To do: Take the data below and write out exactly the lines from the one with "obj.matrix_world = world" through the one with "return Matrix.Translation(origin) @ turn"; omit every other line.

(Object modeling scripts)
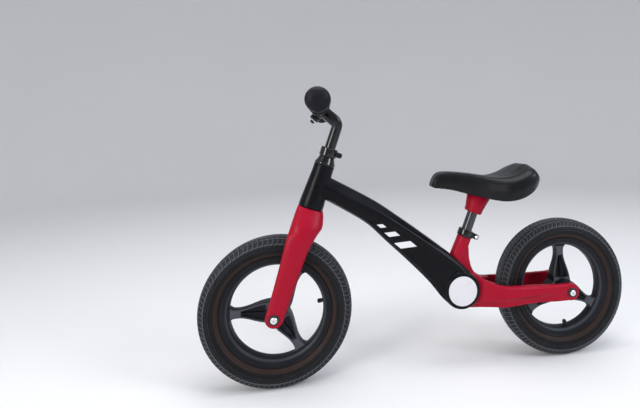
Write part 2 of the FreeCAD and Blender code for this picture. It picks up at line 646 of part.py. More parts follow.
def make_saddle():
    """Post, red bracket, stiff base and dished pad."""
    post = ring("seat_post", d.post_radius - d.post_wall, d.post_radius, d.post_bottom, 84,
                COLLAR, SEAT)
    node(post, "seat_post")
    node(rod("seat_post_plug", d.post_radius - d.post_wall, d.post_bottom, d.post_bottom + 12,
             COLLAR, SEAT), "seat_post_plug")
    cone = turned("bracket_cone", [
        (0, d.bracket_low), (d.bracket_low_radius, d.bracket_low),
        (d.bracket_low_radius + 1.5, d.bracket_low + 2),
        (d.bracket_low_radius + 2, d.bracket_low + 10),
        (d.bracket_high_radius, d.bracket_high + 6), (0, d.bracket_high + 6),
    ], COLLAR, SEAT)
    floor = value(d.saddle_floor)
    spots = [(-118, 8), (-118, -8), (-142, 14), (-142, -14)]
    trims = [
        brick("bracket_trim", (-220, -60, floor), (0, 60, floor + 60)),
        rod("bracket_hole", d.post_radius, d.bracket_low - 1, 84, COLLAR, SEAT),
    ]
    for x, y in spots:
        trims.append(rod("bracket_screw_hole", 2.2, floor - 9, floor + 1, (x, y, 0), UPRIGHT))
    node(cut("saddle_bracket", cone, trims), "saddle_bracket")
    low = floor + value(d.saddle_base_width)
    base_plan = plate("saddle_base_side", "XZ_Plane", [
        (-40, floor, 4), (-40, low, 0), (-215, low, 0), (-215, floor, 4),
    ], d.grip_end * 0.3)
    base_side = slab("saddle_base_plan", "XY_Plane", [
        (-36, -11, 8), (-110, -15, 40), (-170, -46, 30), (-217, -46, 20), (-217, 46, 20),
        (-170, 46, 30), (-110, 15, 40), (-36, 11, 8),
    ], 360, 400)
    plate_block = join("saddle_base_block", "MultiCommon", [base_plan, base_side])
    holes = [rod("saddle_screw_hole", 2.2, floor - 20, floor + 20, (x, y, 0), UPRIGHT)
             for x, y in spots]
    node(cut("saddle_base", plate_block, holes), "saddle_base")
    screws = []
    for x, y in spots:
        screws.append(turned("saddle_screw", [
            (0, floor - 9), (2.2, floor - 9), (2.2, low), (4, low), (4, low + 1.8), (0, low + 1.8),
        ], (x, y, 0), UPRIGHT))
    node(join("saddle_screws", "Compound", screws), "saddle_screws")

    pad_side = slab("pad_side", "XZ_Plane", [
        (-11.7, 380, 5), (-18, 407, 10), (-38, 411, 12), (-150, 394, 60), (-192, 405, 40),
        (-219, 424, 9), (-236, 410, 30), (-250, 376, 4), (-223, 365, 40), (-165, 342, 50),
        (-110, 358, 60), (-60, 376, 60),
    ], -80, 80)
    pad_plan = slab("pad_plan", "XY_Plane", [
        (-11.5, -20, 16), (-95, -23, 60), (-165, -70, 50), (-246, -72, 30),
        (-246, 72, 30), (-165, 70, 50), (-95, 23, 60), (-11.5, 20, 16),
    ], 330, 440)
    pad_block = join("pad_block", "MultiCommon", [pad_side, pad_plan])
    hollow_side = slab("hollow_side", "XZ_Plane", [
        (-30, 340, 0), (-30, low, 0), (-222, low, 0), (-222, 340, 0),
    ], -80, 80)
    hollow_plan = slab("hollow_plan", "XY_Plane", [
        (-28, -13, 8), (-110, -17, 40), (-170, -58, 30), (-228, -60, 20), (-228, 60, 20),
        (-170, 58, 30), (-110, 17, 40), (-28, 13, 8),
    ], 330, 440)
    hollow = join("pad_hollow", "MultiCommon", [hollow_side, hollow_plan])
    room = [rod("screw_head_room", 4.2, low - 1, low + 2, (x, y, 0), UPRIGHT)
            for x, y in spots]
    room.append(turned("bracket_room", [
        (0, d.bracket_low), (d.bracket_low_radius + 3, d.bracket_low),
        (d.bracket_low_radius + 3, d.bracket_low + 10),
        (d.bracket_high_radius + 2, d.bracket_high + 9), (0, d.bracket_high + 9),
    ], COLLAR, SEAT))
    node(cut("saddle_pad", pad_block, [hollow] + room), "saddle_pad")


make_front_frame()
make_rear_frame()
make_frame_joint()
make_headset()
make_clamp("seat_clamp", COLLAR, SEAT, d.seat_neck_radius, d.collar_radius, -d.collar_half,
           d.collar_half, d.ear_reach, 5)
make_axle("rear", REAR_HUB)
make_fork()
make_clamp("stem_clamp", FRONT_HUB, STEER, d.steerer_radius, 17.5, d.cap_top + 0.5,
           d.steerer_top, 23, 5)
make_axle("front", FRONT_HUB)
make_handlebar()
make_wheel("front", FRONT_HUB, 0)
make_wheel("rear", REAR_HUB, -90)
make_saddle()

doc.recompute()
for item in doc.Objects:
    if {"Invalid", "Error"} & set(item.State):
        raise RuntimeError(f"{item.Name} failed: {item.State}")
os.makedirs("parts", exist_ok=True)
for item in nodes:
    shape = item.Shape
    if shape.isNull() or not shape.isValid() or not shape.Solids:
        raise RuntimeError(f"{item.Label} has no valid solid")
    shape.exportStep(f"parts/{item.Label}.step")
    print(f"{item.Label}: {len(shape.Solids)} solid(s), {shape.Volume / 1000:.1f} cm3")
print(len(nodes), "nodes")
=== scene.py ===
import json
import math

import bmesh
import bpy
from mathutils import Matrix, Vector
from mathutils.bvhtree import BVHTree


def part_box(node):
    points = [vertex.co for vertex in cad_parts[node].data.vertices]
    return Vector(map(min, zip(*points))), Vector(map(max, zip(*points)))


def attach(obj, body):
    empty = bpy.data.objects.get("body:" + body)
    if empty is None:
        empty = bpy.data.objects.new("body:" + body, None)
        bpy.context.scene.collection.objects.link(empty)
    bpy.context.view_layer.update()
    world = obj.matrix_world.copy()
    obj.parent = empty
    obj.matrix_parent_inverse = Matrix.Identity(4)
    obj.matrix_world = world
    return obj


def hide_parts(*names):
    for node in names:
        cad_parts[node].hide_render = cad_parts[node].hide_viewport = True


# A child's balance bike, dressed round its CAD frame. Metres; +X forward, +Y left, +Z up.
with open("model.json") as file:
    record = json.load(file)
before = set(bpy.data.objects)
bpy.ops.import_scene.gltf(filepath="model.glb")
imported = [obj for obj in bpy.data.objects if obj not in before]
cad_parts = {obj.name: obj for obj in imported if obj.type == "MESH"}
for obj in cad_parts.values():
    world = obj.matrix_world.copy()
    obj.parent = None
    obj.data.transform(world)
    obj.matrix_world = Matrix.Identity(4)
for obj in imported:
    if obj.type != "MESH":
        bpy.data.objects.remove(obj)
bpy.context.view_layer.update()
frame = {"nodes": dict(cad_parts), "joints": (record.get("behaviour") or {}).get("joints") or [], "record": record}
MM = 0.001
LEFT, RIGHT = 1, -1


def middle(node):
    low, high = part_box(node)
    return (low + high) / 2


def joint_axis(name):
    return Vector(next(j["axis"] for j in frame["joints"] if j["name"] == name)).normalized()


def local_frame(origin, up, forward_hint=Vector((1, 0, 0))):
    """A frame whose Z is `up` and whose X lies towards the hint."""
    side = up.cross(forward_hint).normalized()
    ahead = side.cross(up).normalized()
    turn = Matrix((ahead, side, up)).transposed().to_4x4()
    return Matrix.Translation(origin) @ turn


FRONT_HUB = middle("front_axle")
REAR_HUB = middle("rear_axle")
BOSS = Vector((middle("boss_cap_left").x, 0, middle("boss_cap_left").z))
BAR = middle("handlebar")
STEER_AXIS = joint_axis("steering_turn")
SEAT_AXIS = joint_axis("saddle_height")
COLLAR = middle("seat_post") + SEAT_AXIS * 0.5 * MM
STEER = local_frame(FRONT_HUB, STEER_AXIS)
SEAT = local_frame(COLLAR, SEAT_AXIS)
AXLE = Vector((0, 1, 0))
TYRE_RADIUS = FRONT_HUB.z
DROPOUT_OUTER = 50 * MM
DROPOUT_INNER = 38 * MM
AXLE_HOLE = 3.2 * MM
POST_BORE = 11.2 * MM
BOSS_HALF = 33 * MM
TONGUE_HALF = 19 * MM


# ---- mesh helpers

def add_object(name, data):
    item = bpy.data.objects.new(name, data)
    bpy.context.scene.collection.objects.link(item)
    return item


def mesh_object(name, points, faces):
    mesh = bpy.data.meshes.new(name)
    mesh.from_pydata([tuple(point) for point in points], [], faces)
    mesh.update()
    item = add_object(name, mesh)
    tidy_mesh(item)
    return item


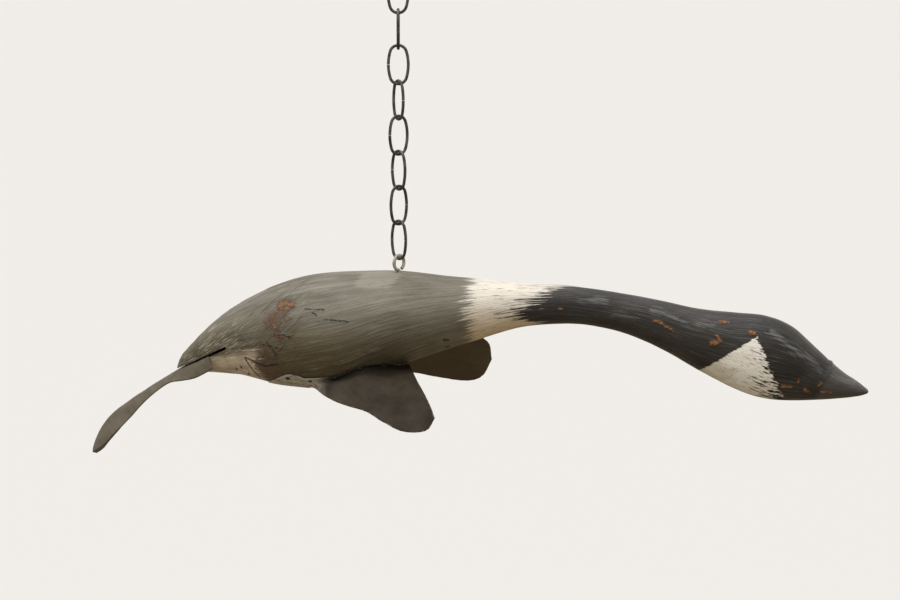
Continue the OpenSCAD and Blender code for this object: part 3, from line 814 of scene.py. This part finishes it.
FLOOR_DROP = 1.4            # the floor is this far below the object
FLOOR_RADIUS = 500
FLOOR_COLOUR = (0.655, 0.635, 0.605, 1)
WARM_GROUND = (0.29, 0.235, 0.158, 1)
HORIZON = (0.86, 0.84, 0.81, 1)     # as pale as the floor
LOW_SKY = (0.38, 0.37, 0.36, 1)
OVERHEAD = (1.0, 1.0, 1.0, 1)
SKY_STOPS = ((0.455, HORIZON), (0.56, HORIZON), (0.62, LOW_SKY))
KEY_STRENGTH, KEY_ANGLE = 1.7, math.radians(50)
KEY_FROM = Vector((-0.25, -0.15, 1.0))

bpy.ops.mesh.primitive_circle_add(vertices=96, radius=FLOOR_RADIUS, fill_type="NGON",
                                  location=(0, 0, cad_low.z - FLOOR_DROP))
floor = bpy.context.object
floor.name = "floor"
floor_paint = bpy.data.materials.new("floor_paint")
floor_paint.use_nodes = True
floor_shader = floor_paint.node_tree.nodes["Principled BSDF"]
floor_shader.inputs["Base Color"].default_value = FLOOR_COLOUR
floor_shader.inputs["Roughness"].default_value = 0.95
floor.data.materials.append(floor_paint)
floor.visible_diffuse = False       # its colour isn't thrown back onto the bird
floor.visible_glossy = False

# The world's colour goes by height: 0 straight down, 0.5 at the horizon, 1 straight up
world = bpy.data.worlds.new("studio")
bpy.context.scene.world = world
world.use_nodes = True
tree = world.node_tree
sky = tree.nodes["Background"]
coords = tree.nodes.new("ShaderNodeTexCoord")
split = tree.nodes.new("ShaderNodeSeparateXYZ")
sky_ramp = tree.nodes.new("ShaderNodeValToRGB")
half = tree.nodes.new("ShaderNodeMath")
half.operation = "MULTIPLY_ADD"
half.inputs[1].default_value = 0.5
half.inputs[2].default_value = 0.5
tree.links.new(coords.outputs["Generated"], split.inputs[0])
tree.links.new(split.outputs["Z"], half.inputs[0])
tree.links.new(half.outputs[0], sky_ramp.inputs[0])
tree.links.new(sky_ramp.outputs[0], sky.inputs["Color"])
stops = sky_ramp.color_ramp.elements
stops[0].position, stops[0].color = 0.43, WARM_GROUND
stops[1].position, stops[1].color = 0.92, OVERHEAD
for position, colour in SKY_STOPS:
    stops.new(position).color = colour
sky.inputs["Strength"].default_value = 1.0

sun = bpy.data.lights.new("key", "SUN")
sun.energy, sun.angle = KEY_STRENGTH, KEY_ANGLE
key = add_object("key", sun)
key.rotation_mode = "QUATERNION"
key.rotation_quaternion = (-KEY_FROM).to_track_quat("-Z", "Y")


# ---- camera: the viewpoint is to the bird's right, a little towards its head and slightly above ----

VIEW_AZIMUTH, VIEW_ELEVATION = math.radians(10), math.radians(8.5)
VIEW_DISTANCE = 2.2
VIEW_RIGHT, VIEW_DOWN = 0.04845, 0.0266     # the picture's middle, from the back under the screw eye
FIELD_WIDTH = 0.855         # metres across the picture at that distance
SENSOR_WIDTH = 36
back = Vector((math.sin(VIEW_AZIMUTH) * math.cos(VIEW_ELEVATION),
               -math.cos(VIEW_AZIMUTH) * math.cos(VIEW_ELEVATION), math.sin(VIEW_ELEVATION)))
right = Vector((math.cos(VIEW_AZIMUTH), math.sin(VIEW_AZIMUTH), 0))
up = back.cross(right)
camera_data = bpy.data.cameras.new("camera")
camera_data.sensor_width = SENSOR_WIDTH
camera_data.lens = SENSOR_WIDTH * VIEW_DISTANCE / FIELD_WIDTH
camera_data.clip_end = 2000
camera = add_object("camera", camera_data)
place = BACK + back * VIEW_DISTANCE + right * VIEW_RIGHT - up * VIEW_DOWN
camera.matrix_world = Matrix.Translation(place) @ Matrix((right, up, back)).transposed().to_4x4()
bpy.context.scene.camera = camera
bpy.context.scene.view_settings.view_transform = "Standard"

Answer to this exercise:
    obj.matrix_world = world
    return obj


def hide_parts(*names):
    for node in names:
        cad_parts[node].hide_render = cad_parts[node].hide_viewport = True


# A child's balance bike, dressed round its CAD frame. Metres; +X forward, +Y left, +Z up.
with open("model.json") as file:
    record = json.load(file)
before = set(bpy.data.objects)
bpy.ops.import_scene.gltf(filepath="model.glb")
imported = [obj for obj in bpy.data.objects if obj not in before]
cad_parts = {obj.name: obj for obj in imported if obj.type == "MESH"}
for obj in cad_parts.values():
    world = obj.matrix_world.copy()
    obj.parent = None
    obj.data.transform(world)
    obj.matrix_world = Matrix.Identity(4)
for obj in imported:
    if obj.type != "MESH":
        bpy.data.objects.remove(obj)
bpy.context.view_layer.update()
frame = {"nodes": dict(cad_parts), "joints": (record.get("behaviour") or {}).get("joints") or [], "record": record}
MM = 0.001
LEFT, RIGHT = 1, -1


def middle(node):
    low, high = part_box(node)
    return (low + high) / 2


def joint_axis(name):
    return Vector(next(j["axis"] for j in frame["joints"] if j["name"] == name)).normalized()


def local_frame(origin, up, forward_hint=Vector((1, 0, 0))):
    """A frame whose Z is `up` and whose X lies towards the hint."""
    side = up.cross(forward_hint).normalized()
    ahead = side.cross(up).normalized()
    turn = Matrix((ahead, side, up)).transposed().to_4x4()
    return Matrix.Translation(origin) @ turn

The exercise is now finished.